GREENSBORO, N.C. (WGHP) — You could say it started when he was 12 years old.
Peter Voorhoeve was asked to write one of those “What do you want to be when you grow up?” essays for a class assignment.
“I happened to say, ‘I want to be a truck driver,’” he told me recently. “I never pursued it actually, but now I am.”
Not only does Voorhoeve have a commercial driver’s license which he uses to drive trucks, but he also runs a company that’s pioneering the next generation of logistics in North America.
Voorhoeve is president of Volvo Trucks North America. Its headquarters is nestled in the Volvo Group North America Campus that sits prominently off Interstate 40 between Highway 68 and Sandy Ridge Road in West Greensboro.
Volvo Trucks is now designing, manufacturing, selling and servicing a fully electric heavy-duty truck. That’s right: fully battery-powered and zero emissions.
It was conceived and designed in Greensboro. It’s being manufactured at its 1.6 million square foot plant in the New River Valley area of Western Virginia.
“Developments in society right now, more specifically when it comes to climate, but also where it comes to awareness together with the technological development kind of created an environment where we can introduce the electric truck,” he said.
Hence the Volvo VNR Electric whose lithium-ion batteries can produce 455 horsepower. It’s capable of pulling the same amount of weight as traditional diesel trucks.
“So normally, you can pull up to 82 to 83 thousand pounds (with a diesel truck). This truck does the same thing,” he told me.

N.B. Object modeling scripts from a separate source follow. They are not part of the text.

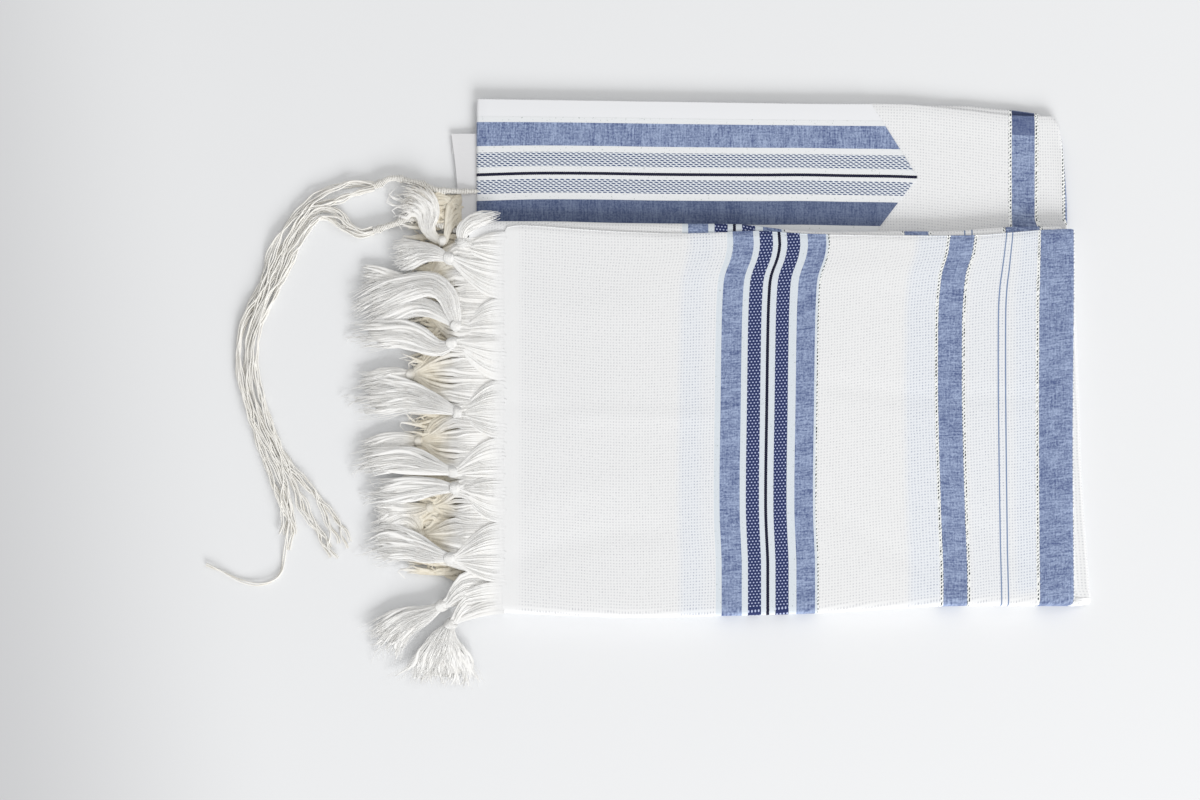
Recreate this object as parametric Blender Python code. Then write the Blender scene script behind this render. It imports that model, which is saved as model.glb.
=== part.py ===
"""Tallit prayer shawl, folded flat on a surface.

Frame: metres, +Z up, Z = 0 is the surface that the shawl lies on. +X runs along the
shawl's length, away from its fringed ends, and +Y towards its neck edge. The driving
sizes below are in millimetres.

The cloth is folded in half at the middle of its collar band (the fold at -X), both
halves are folded back again (the fold at +X), so that both fringed ends lie at -X, and
the lower part of that stack is then turned up over the front (the fold at -Y).
"""
import math

import bpy
import bmesh
from mathutils import Vector

MM = 0.001

# Cloth and heights above the surface
CLOTH_WALL = 1.2
SEAM_GAP = 0.3
BAND_WALL = 1.0
BACK_TOP = 6.0          # upper back panel
FLAP_TOP = 12.4         # folded-up front
HEM_RISE = 0.4
HEM_WIDTH = 14.0
HEM_STEP = 4.0          # width over which the hem's thickness dies away
BAND_CLEAR_X = (104.0, 112.0)   # beyond the collar band's point
RIPPLE = 0.4            # gentle unevenness of the laid cloth

# Folds
LOWER_FOLD_RADIUS = FLAP_TOP / 2
SIDE_FOLD_RADIUS = 2.8
BACK_RIGHT_RADIUS = 2.4
BACK_LEFT_RADIUS = 2.0
BACK_LEFT_DROP = 0.7
LEFT_FOLD_X = -207.9
FLAP_RIGHT_X = 207.9
FRINGED_END_X = -190.5

# How far pieces run on out of sight, under the folded-up front
BACK_TUCK = 18.0
BAND_TUCK = 11.5
SLOT_DEPTH = 19.0

# How far in from a fold the cloth comes to lie flat
SETTLE = 25.0

# Outlines: rows of (x, y) along the edge
BACK_TOP_EDGE = [(-208, 180.0), (25, 176.6), (91, 176.0), (116, 173.8),
                 (141, 171.0), (165, 168.4), (205, 167.3)]
UNDER_TOP_EDGE = [(-208, 179.4), (91, 175.4), (112, 175.0), (129, 175.5),
                  (150, 173.3), (165, 172.2), (195, 168.0), (205, 166.6)]
FLAP_TOP_EDGE = [(-191, 89.0), (-178, 91.0), (-141, 88.5), (-101, 86.1), (-60, 85.1),
                 (-24, 86.8), (20, 84.7), (123, 83.7), (159, 85.8), (186, 87.5),
                 (208, 88.2)]
LOWER_FOLD_EDGE = [(-191, -179.2), (-148, -181.3), (-101, -182.7), (-53, -182.0),
                   (27, -179.9), (113, -175.0), (186, -174.7), (222, -175.0)]
LOWER_FOLD_END_Y = -175.0   # where the fold at +X meets the lower fold
BACK_FLAT_Y = (70.0, 172.0)     # stretches of each wall's side, for its side outline
UNDER_FLAT_Y = (171.0, -170.0)
FLAP_FLAT_Y = (-173.0, 91.0)
BAND_EDGE_INSET = 0.2
UNDER_EDGE_INSET = 0.8
# Outlines: rows of (y, x) up the edge
STACK_RIGHT_EDGE = [(-176, 221.2), (-87, 214.9), (-31, 212.8), (39, 210.0), (90, 205.1),
                    (112, 204.4), (136, 202.7), (160, 200.2), (180, 198.0)]
FLAP_LEFT_EDGE = [(-183, -190.5), (78, -190.5), (86, -189.0), (92, -185.5)]
BAND_POINT_EDGE = [(73.4, 62.5), (86.8, 72.1), (125.3, 99.4), (178, 67.5)]
PATCH_LEFT_EDGE = [(90.3, -220.5), (115, -221.9), (137, -224.0), (155.6, -226.5)]

# Rounded solid of the hidden layers: one row for each level of its edge.
# z, inset of its sides, inset at the +X fold, and which outline it follows
INNER_LEVELS = [
    # z,  inset, at +X, outline
    (1.5, 1.6, 3.2, "stack"),
    (1.9, 0.4, 2.4, "stack"),
    (2.7, 0.4, 2.1, "stack"),
    (2.95, 1.7, 2.9, "stack"),
    (3.2, 0.4, 2.0, "stack"),
    (4.1, 0.4, 2.3, "stack"),
    (4.5, 1.6, 3.4, "stack"),
    (4.5, 1.6, 7.0, "slot"),
    (4.8, 0.8, 2.4, "slot"),
    (5.7, 0.6, 2.0, "slot"),
    (6.1, 1.8, 3.4, "slot flap"),
    (7.6, 1.0, 2.2, "slot flap"),
    (7.6, 1.6, 2.1, "flap"),
    (7.85, 0.4, 1.9, "flap"),
    (8.45, 0.4, 1.9, "flap"),
    (8.65, 1.7, 2.8, "flap"),
    (8.85, 0.4, 1.9, "flap"),
    (9.5, 0.4, 2.1, "flap"),
    (10.1, 1.8, 3.6, "flap"),
]
# The hidden layers' -X side steps back as it rises: rows of (z, x)
INNER_LEFT_STEPS = [(1.5, -213.7), (6.1, -212.6), (7.6, -208.5), (8.45, -205.5),
                    (8.85, -203.5), (9.5, -199.8), (10.1, -195.0)]
INNER_LEFT_BACK_X = -206.3

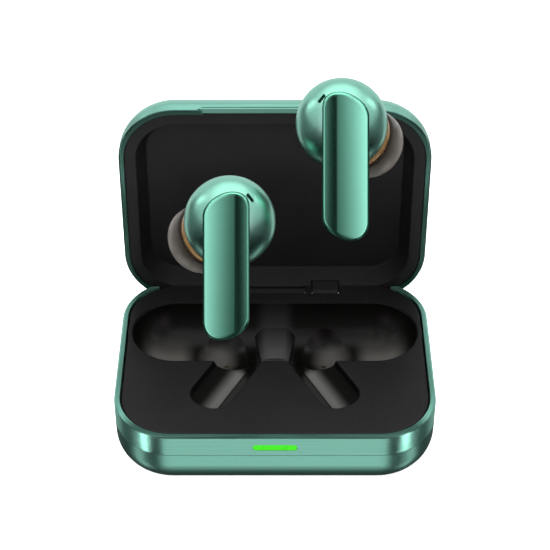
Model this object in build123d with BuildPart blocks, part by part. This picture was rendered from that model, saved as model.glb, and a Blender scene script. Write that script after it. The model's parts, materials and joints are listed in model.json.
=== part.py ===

It’ll go 150 miles on a single charge accomplished by plugging a cable into an outlet below the driver’s side door for 70 minutes.
In terms of cost, Volvo won’t release numbers. But it also doesn’t dispute industry averages that show an electric truck can cost as much as 2.5 times more than a diesel counterpart.
As president of the company, Voorhoeve believes it’s important for him to know how to drive all the trucks the company produces, including the VNR Electric. And he was gracious enough to take me on a spin around the Volvo campus and a quick journey along Interstate 40.
For me, it was a memorable experience.
On the surface, it looks like just about any heavy-duty tractor with the exception of the large battery packs on either side where the large diesel fuel tanks would normally be.
The VNR Electric has air brakes linked to a compressor powered by the batteries. So during the starting process, the brake noises are the same as those of vehicles with similar braking systems.
But when it’s time to start the engine, the silence is compelling. Just a slight hum. And from inside the cab, it sounds similar to what you would think a large battery-powered golf cart would sound like during acceleration.
There’s very little vibration. The seats are comfortable. And Voorhoeve says Volvo’s reputation of building safe vehicles is embedded in this vehicle.
He feels these attributes among others will not only help the trucking industry retain drivers but recruit more.
“All the drivers that are used to driving the normal diesel rigs, they don’t want to go back because (this) is so much more comfortable,” he told me while behind the wheel.
Volvo’s goals regarding sustainable trucks are aggressive.
“By 2030, 50% of all our Volvo trucks will be electric. By 2040, all Volvo trucks sold will be zero-emission vehicles,” he said.
But for that to happen, electric truck infrastructure (namely charging stations) will need to be in place. And we’re not there yet.
Right now, Volvo’s working with its partners, dealers and customers to make sure they’re able to charge their trucks at their departure points and after they arrive at their destinations. And since just about all the Volvo VNR Electrics on the road today run daily routes of 200 miles or less, that’s not a problem.
But Voorhoeve believes with more government incentives and the industry working together, it will happen.
“We believe that we (as a company) need to work on a more sustainable environment,” Voorhoeve said. “And we have the ability to make changes.”
It’s a big dream. Just like that of the 12-year-old who wanted to drive trucks many years ago.